Compiler Directives in the Source Code

Many compilers allow the programmer to insert special instructions to the compiler, such as instructions to insert a breakpoint, or to include a procedure or function in line, or to turn debugging on or off (note that if debugging is to be done the compiler must generate a lot more target machine code to allow this to happen). Sometimes these are inserted as special comments. For example, a Pascal comment starting with {? might denote that a compiler directive has been encountered. Other languages have special instructions for compiler directives. In Ada, the pragma is used for this purpose. In either case, the scanner cannot simply ignore the compiler directives.

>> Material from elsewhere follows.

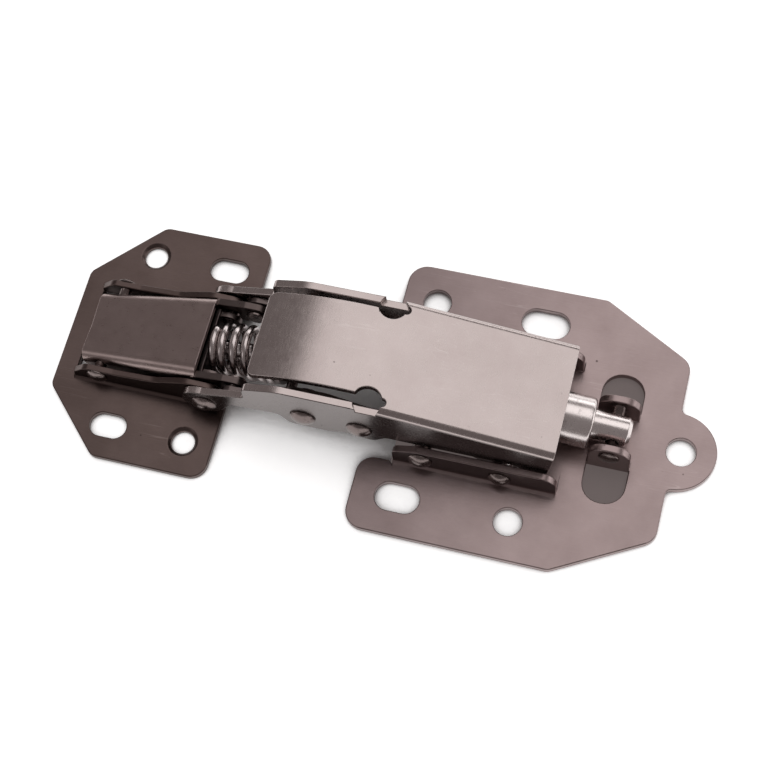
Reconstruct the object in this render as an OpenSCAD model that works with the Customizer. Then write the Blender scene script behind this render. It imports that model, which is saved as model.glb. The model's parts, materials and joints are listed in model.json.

It must scan the following directive and pass it on to the parser so that proper action can be taken.

Creating a Source Listing File

The scanner may also be called upon to generate a source code listing, which is a copy of the input file with perhaps some other information made available, such as where errors were encountered. More elaborate listings that show procedure nesting and so forth require advanced techniques that we usually leave for the parser.

Creating a "Pretty Print" File

Sometimes a program development environment also provides a way to reformat the source code into a standard form with standard indentation, standard case for identifiers, and even color coded phrases. This is usually a separate program that simply converts the original source program into the formatted form and is not involved with scanning at all.